The Tribunal was delighted to welcome Dr Grant Phillipson as a new member in December 2010. Dr Phillipson’s professional involvement with the work of the Tribunal extends over nearly two decades, beginning in 1993 when he joined the Waitangi Tribunal Unit as a commissioned researcher. In 1995, he was appointed research manager and, two years later, chief historian – a role that he held until his appointment to the Tribunal. During the course of his career, Dr Phillipson has written numerous research and historical reports, commissioned variously by the Waitangi Tribunal, the New Zealand Māori Congress–Crown Joint Working Party, the Crown Forestry Rental Trust, and Māori claimant communities. These reports have featured prominently in a number of district inquiries, most notably the Te Tau Ihu o te Waka a Māui (northern South Island) and Rekohu (Chatham Islands) inquiries. As chief historian, Dr Phillipson was responsible for supervising the Tribunal’s commissioned research programme, in addition to providing research and report writing advice to numerous Tribunal panels.

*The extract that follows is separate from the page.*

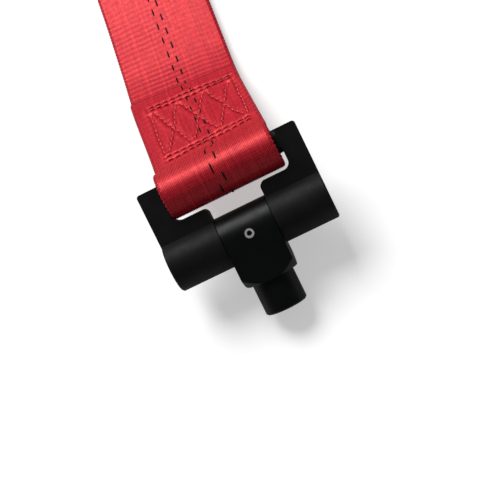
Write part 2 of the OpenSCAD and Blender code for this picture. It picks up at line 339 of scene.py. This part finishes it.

Outside his work for the Waitangi Tribunal Unit and as a commissioned researcher, Dr Phillipson has also published a number of distinguished academic papers. These include an account of the different types of evidence presented to the Tribunal, The Waitangi Tribunal: Te Roopu Whakamana i Te Tiriti o Waitangi; a study of the Church Missionary Society’s role in the Kerikeri region up to the mid-nineteenth century in Te Kerikeri, 1770–1850: The Meeting Pool; and an appraisal of how Bishop George Selwyn has featured in reports to and by the Tribunal in A Controversial Churchman: Essays on George Selwyn, Bishop of New Zealand and Lichfield, which continues an interest in Bishop Selwyn that began with Dr Phillipson’s doctoral thesis, completed in 1992. His study of the origins of the Native Appellate Court featured in last year’s New Zealand Journal of History.